Although the government never defined the location of her house arrest, BBC’s Jonathan Head said it was clear to many that Suu Kyi was able to surround herself with several close companions until now. AFP news agency quoted a source saying Suu Kyi’s domestic staff and her dog did not accompany her to prison.
Suu Kyi’s move into solitary confinement puts her at an even higher level of isolation. According to sources close to the court who spoke to BBC Burmese, she was transferred on Wednesday to a separate, purpose-built housing inside the jail, similar to her former co-worker, deposed president Win Myint. According to BBC sources, Suu Kyi was last seen in good health.
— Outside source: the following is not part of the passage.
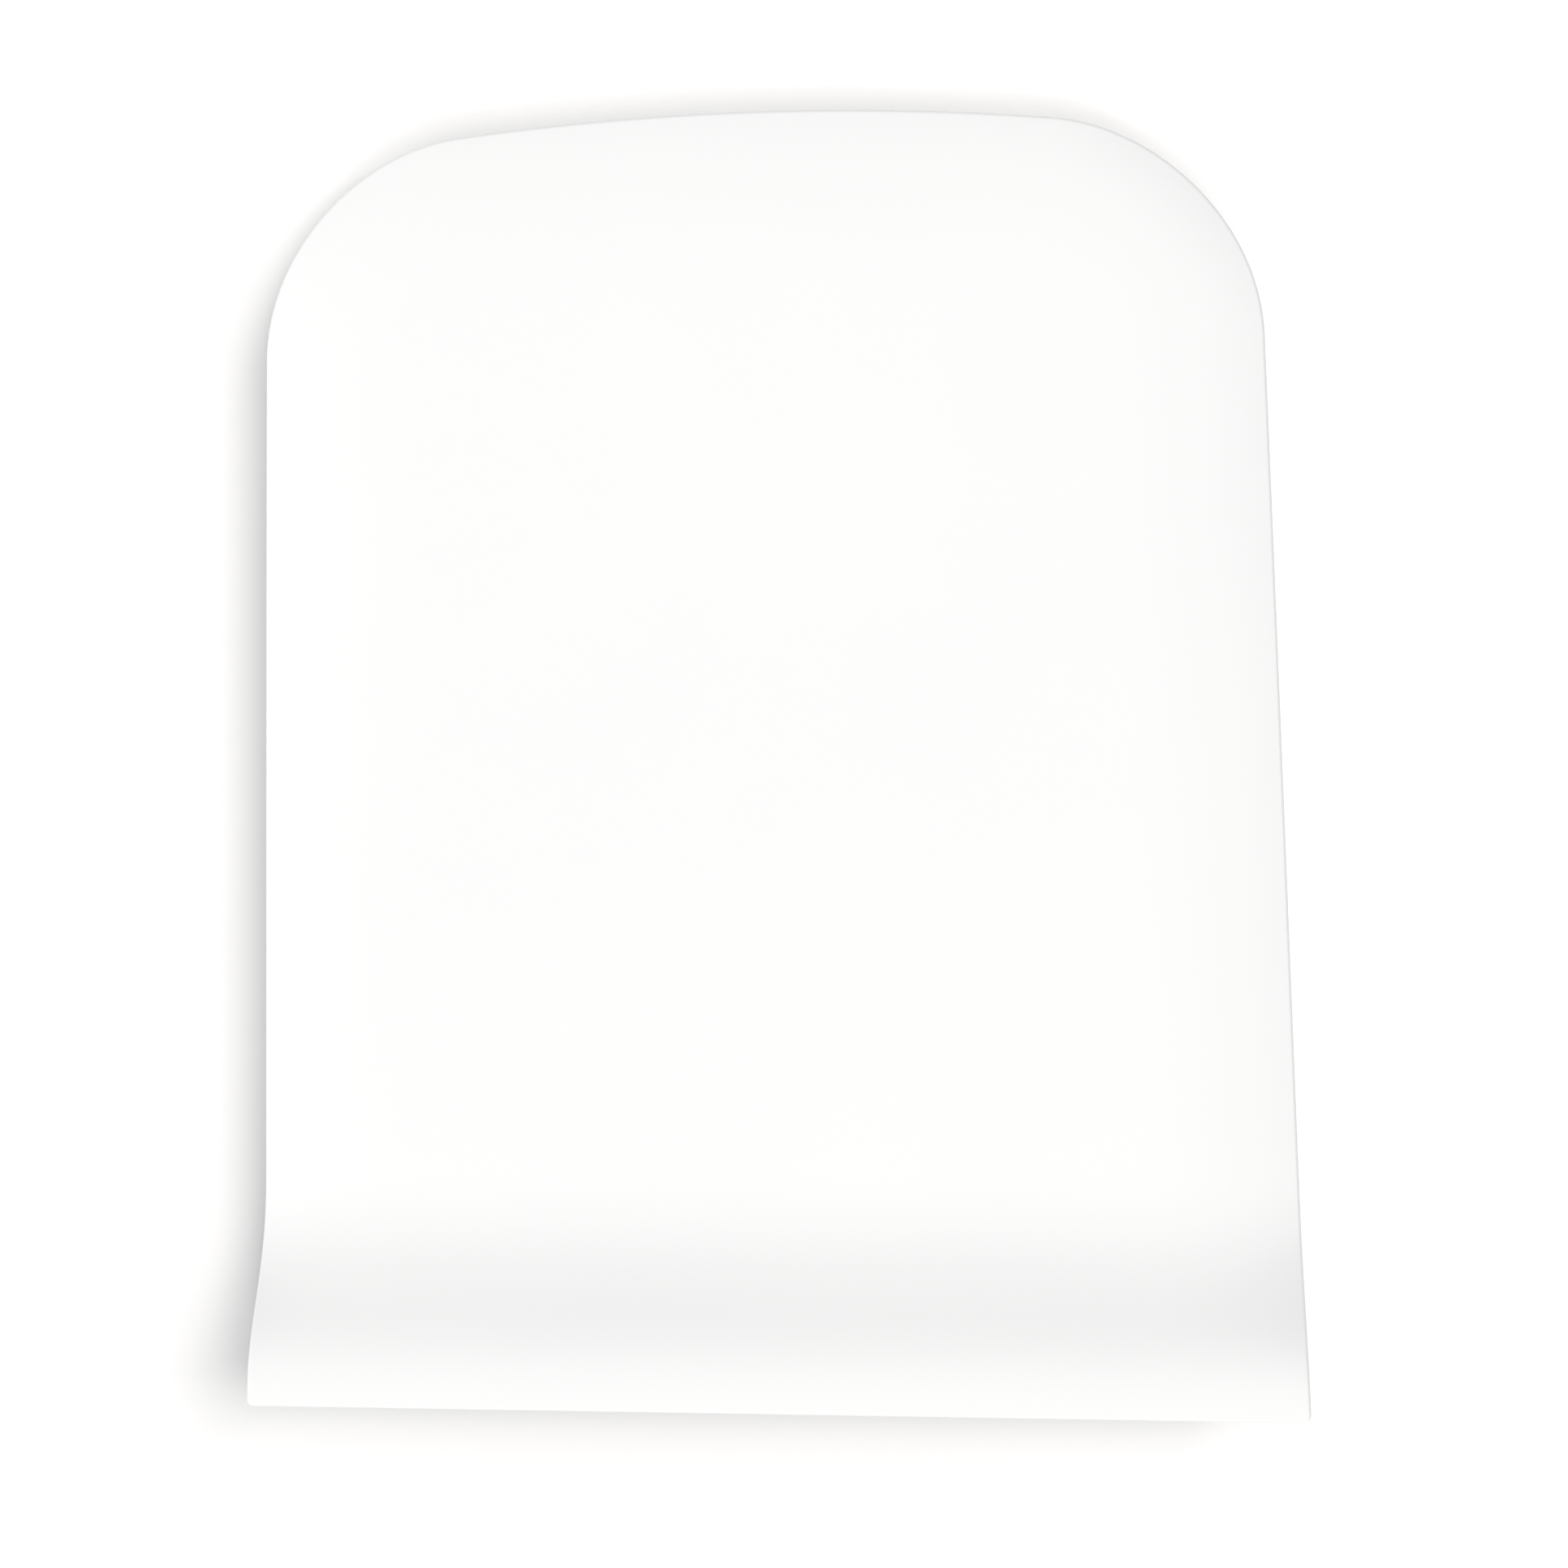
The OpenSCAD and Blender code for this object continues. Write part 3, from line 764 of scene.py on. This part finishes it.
def lights_only(light, obj, includes):
    """Makes a light reach only obj, or everything but obj; obj still casts shadows."""
    receivers = bpy.data.collections.new(f"{light.name}_receivers")
    receivers.objects.link(obj)
    receivers.collection_objects[0].light_linking.link_state = "INCLUDE" if includes else "EXCLUDE"
    light.light_linking.receiver_collection = receivers


def world(strength):
    data = bpy.data.worlds.new("studio")
    data.use_nodes = True
    background = data.node_tree.nodes["Background"]
    background.inputs["Color"].default_value = (0.98, 1, 1.02, 1)
    background.inputs["Strength"].default_value = strength
    bpy.context.scene.world = data


def camera():
    """Almost straight above, from a little to the right and towards the round end.

    The middle of the scraping edge, at the height of the sides' rims, is placed in the view:
    to the right, up and away from the camera by so much.
    """
    lens, distance = 68.94, 0.2977
    across, along, roll = (math.radians(a) for a in (-6.79, 4.83, 1.08))
    aim = Matrix.Rotation(along, 4, "X") @ Matrix.Rotation(across, 4, "Y") \
        @ Matrix.Rotation(roll, 4, "Z")
    rim_z = (CROWN_H - EDGE_DROOP - TOP_ROUND) * MM
    edge_middle = Matrix.Translation((0, EDGE_Y * MM, rim_z))
    right, up = -0.000775, -0.06059
    shift = Matrix.Translation((right, up, -distance))
    data = bpy.data.cameras.new("camera")
    data.sensor_width = 36
    data.lens = lens
    data.clip_start = 0.01
    obj = bpy.data.objects.new("camera", data)
    bpy.context.scene.collection.objects.link(obj)
    obj.matrix_world = edge_middle @ (shift @ aim).inverted()
    bpy.context.scene.camera = obj


# The table's shadow falls to the left and past both ends, though the object is lit from the
# left, so the object and the table each get lights of their own.
FLOOR_LIGHTS = ((28, 14, 13, 567), (6, -17, 9, 257))     # tilts, spread and power of each

floor = table()
world(strength=0.41)
key = soft_box("key", tilt_x=-18, tilt_y=-15, distance=3.0, spread=52, power=213)
lights_only(key, floor, includes=False)
for n, (tilt_x, tilt_y, spread, power) in enumerate(FLOOR_LIGHTS, start=1):
    light = soft_box(f"floor_light_{n}", tilt_x, tilt_y, 9.0, spread, power)
    lights_only(light, floor, includes=True)
camera()
bpy.context.scene.view_settings.view_transform = "Standard"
With only three female officers helping her, Suu Kyi seems to have been completely shut out, a prisoner of political sway, much like the opposers of Myanmar’s current military.
Human Rights groups have spoken out condemning the secret trials of Suu Kyi. They’ve labeled the overtly inadequate trial a sham and referenced outrage when they spoke of Suu Kyi’s lawyers being forbidden from speaking to journalists. Phil Robertson, deputy Asia director for Human Rights Watch, told AFP, “What we are seeing is the Myanmar junta moving towards a much more punitive phase, towards Aung San Suu Kyi. They are obviously trying to intimidate her and her supporters.”
Suu Kyi remains a ‘fan favorite’ in Myanmar; opposition to the military is widespread, and some parts of the country are engulfed in armed conflict.